# Available data:
================

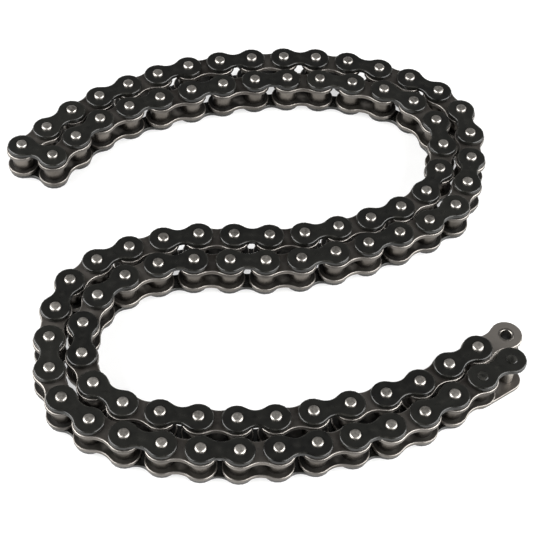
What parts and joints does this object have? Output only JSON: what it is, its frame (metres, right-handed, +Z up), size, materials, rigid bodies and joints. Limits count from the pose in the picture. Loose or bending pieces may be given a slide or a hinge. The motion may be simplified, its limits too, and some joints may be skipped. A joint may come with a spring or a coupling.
{
  "type": "roller drive chain",
  "caption": "Motorcycle roller chain laid folded double in an S: black outer plates, bright pins, steel rollers, and a connecting link at one free end.",
  "frame": {"origin": "middle of the underside of the whole chain's box, on the surface that the lower pin ends stand on", "axes": "+Z up, along every pin; +Y along the longer side of the S, from its free ends towards its fold; +X to the right of that"},
  "size_m": [0.192, 0.1948, 0.0152],
  "materials": {
    "black_oxide_plate": "glossy black oxide",
    "tempered_steel_plate": "satin brownish grey",
    "ground_steel_pin": "bright, softly mottled",
    "roller_steel": "satin"
  },
  "bodies": {
    "laid_chain": {"fold_link_outer_plate_bottom": "black_oxide_plate", "fold_link_outer_plate_top": "black_oxide_plate", "fold_link_pin_1": "ground_steel_pin", "fold_link_pin_2": "ground_steel_pin", "strand_a_links_01_to_05": "black_oxide_plate", "strand_a_links_06_to_10": "black_oxide_plate", "strand_a_links_11_to_15": "black_oxide_plate", "strand_a_links_16_to_19": "black_oxide_plate", "strand_a_links_20_to_23": "black_oxide_plate", "strand_a_links_24_to_27": "black_oxide_plate", "strand_a_links_28_to_31": "black_oxide_plate", "strand_a_links_32_to_35": "black_oxide_plate", "strand_b_links_01_to_05": "black_oxide_plate", "strand_b_links_06_to_10": "black_oxide_plate", "strand_b_links_11_to_15": "black_oxide_plate", "strand_b_links_16_to_19": "black_oxide_plate", "strand_b_links_20_to_23": "black_oxide_plate"},
    "strand_b_links_24_to_28": {"strand_b_links_24_to_28": "black_oxide_plate"},
    "strand_b_links_29_to_33": {"strand_b_links_29_to_33": "black_oxide_plate"},
    "link_a36": {"link_a36_outer": "black_oxide_plate"},
    "link_a37": {"link_a37_inner": "tempered_steel_plate"},
    "link_a38": {"link_a38_outer": "black_oxide_plate"},
    "link_a39": {"link_a39_inner": "tempered_steel_plate"},
    "link_a40": {"link_a40_outer": "black_oxide_plate"},
    "link_a41": {"link_a41_inner": "tempered_steel_plate"},
    "link_a42": {"link_a42_outer": "black_oxide_plate"},
    "link_a43": {"link_a43_inner": "tempered_steel_plate"},
    "link_a44": {"link_a44_outer_plate_bottom": "black_oxide_plate", "link_a44_outer_plate_top": "black_oxide_plate", "link_a44_pin_1": "ground_steel_pin", "link_a44_pin_2": "ground_steel_pin"},
    "link_a45": {"link_a45_bush_1": "ground_steel_pin", "link_a45_bush_2": "ground_steel_pin", "link_a45_inner_plate_bottom": "tempered_steel_plate", "link_a45_inner_plate_top": "tempered_steel_plate"},
    "link_b34": {"link_b34_outer": "black_oxide_plate"},
    "link_b35": {"link_b35_inner": "tempered_steel_plate"},
    "link_b36": {"link_b36_outer": "black_oxide_plate"},
    "link_b37": {"link_b37_inner": "tempered_steel_plate"},
    "link_b38": {"link_b38_outer": "black_oxide_plate"},
    "link_b39": {"link_b39_inner": "tempered_steel_plate"},
    "link_b40": {"link_b40_outer": "black_oxide_plate"},
    "link_b41": {"link_b41_inner": "tempered_steel_plate"},
    "link_b42": {"link_b42_outer_plate_bottom": "black_oxide_plate", "link_b42_outer_plate_top": "black_oxide_plate", "link_b42_pin_1": "ground_steel_pin", "link_b42_pin_2": "ground_steel_pin"},
    "link_b43": {"link_b43_bush_1": "ground_steel_pin", "link_b43_bush_2": "ground_steel_pin", "link_b43_inner_plate_bottom": "tempered_steel_plate", "link_b43_inner_plate_top": "tempered_steel_plate"},
    "connecting_link": {"connecting_link_pin_1": "ground_steel_pin", "connecting_link_pin_2": "ground_steel_pin", "connecting_link_plate_bottom": "tempered_steel_plate", "connecting_link_plate_top": "black_oxide_plate", "connecting_link_spring_clip": "tempered_steel_plate"},
    "link_a45_roller_1": {"link_a45_roller_1": "roller_steel"},
    "link_a45_roller_2": {"link_a45_roller_2": "roller_steel"},
    "link_b43_roller_1": {"link_b43_roller_1": "roller_steel"},
    "link_b43_roller_2": {"link_b43_roller_2": "roller_steel"}
  },
  "joints": [
    {"name": "link_a36_pivot", "type": "hinge", "parent": "laid_chain", "child": "link_a36", "pos_m": [-0.025, -0.07973, 0.00758], "axis": [0, 0, 1], "range_deg": [0, 4]},
    {"name": "link_a37_pivot", "type": "hinge", "parent": "link_a36", "child": "link_a37", "pos_m": [-0.01231, -0.08018, 0.00758], "axis": [0, 0, 1], "range_deg": [0, 6]},
    {"name": "link_a38_pivot", "type": "hinge", "parent": "link_a37", "child": "link_a38", "pos_m": [0.00037, -0.07949, 0.00758], "axis": [0, 0, 1], "range_deg": [0, 10]},
    {"name": "link_a39_pivot", "type": "hinge", "parent": "link_a38", "child": "link_a39", "pos_m": [0.01291, -0.0775, 0.00758], "axis": [0, 0, 1], "range_deg": [0, 12]},
    {"name": "link_a40_pivot", "type": "hinge", "parent": "link_a39", "child": "link_a40", "pos_m": [0.02511, -0.07396, 0.00758], "axis": [0, 0, 1], "range_deg": [0, 15]},
    {"name": "link_a41_pivot", "type": "hinge", "parent": "link_a40", "child": "link_a41", "pos_m": [0.03699, -0.06947, 0.00758], "axis": [0, 0, 1], "range_deg": [0, 25]},
    {"name": "link_a42_pivot", "type": "hinge", "parent": "link_a41", "child": "link_a42", "pos_m": [0.0486, -0.06433, 0.00758], "axis": [0, 0, 1], "range_deg": [0, 35]},
    {"name": "link_a43_pivot", "type": "hinge", "parent": "link_a42", "child": "link_a43", "pos_m": [0.05975, -0.05825, 0.00758], "axis": [0, 0, 1], "range_deg": [0, 45]},
    {"name": "link_a44_pivot", "type": "hinge", "parent": "link_a43", "child": "link_a44", "pos_m": [0.06947, -0.05008, 0.00758], "axis": [0, 0, 1], "range_deg": [0, 55]},
    {"name": "link_a45_pivot", "type": "hinge", "parent": "link_a44", "child": "link_a45", "pos_m": [0.07917, -0.04188, 0.00758], "axis": [0, 0, 1], "range_deg": [0, 80]},
    {"name": "strand_b_run_24_pivot", "type": "hinge", "parent": "laid_chain", "child": "strand_b_links_24_to_28", "pos_m": [-0.02053, -0.00294, 0.00758], "axis": [0, 0, 1], "range_deg": [-12, 0]},
    {"name": "strand_b_run_29_pivot", "type": "hinge", "parent": "strand_b_links_24_to_28", "child": "strand_b_links_29_to_33", "pos_m": [-0.06567, -0.04124, 0.00758], "axis": [0, 0, 1], "range_deg": [-12, 0]},
    {"name": "link_b34_pivot", "type": "hinge", "parent": "strand_b_links_29_to_33", "child": "link_b34", "pos_m": [-0.03553, -0.08951, 0.00758], "axis": [0, 0, 1], "range_deg": [-12, 0]},
    {"name": "link_b35_pivot", "type": "hinge", "parent": "link_b34", "child": "link_b35", "pos_m": [-0.02302, -0.09169, 0.00758], "axis": [0, 0, 1], "range_deg": [-12, 0]},
    {"name": "link_b36_pivot", "type": "hinge", "parent": "link_b35", "child": "link_b36", "pos_m": [-0.01033, -0.0923, 0.00758], "axis": [0, 0, 1], "range_deg": [-15, 0]},
    {"name": "link_b37_pivot", "type": "hinge", "parent": "link_b36", "child": "link_b37", "pos_m": [0.00235, -0.09156, 0.00758], "axis": [0, 0, 1], "range_deg": [-15, 0]},
    {"name": "link_b38_pivot", "type": "hinge", "parent": "link_b37", "child": "link_b38", "pos_m": [0.01486, -0.08937, 0.00758], "axis": [0, 0, 1], "range_deg": [-18, 0]},
    {"name": "link_b39_pivot", "type": "hinge", "parent": "link_b38", "child": "link_b39", "pos_m": [0.0271, -0.08602, 0.00758], "axis": [0, 0, 1], "range_deg": [-20, 0]},
    {"name": "link_b40_pivot", "type": "hinge", "parent": "link_b39", "child": "link_b40", "pos_m": [0.03908, -0.08179, 0.00758], "axis": [0, 0, 1], "range_deg": [-22, 0]},
    {"name": "link_b41_pivot", "type": "hinge", "parent": "link_b40", "child": "link_b41", "pos_m": [0.05072, -0.07671, 0.00758], "axis": [0, 0, 1], "range_deg": [-25, 0]},
    {"name": "link_b42_pivot", "type": "hinge", "parent": "link_b41", "child": "link_b42", "pos_m": [0.06166, -0.07026, 0.00758], "axis": [0, 0, 1], "range_deg": [-30, 0]},
    {"name": "link_b43_pivot", "type": "hinge", "parent": "link_b42", "child": "link_b43", "pos_m": [0.07147, -0.0622, 0.00758], "axis": [0, 0, 1], "range_deg": [-35, 0]},
    {"name": "connecting_link_pivot", "type": "hinge", "parent": "link_b43", "child": "connecting_link", "pos_m": [0.08087, -0.05365, 0.00758], "axis": [0, 0, 1], "range_deg": [-75, 0]},
    {"name": "link_a45_roller_1_spin", "type": "hinge", "parent": "link_a45", "child": "link_a45_roller_1", "pos_m": [0.07917, -0.04188, 0.00758], "axis": [0, 0, 1], "continuous": true},
    {"name": "link_a45_roller_2_spin", "type": "hinge", "parent": "link_a45", "child": "link_a45_roller_2", "pos_m": [0.08923, -0.03413, 0.00758], "axis": [0, 0, 1], "continuous": true},
    {"name": "link_b43_roller_1_spin", "type": "hinge", "parent": "link_b43", "child": "link_b43_roller_1", "pos_m": [0.07147, -0.0622, 0.00758], "axis": [0, 0, 1], "continuous": true},
    {"name": "link_b43_roller_2_spin", "type": "hinge", "parent": "link_b43", "child": "link_b43_roller_2", "pos_m": [0.08087, -0.05365, 0.00758], "axis": [0, 0, 1], "continuous": true}
  ]
}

================

# Your task:
Scan the lines for the string "from". Copy out each line that matches.

# Answer for this exercise:
What parts and joints does this object have? Output only JSON: what it is, its frame (metres, right-handed, +Z up), size, materials, rigid bodies and joints. Limits count from the pose in the picture. Loose or bending pieces may be given a slide or a hinge. The motion may be simplified, its limits too, and some joints may be skipped. A joint may come with a spring or a coupling.
  "frame": {"origin": "middle of the underside of the whole chain's box, on the surface that the lower pin ends stand on", "axes": "+Z up, along every pin; +Y along the longer side of the S, from its free ends towards its fold; +X to the right of that"},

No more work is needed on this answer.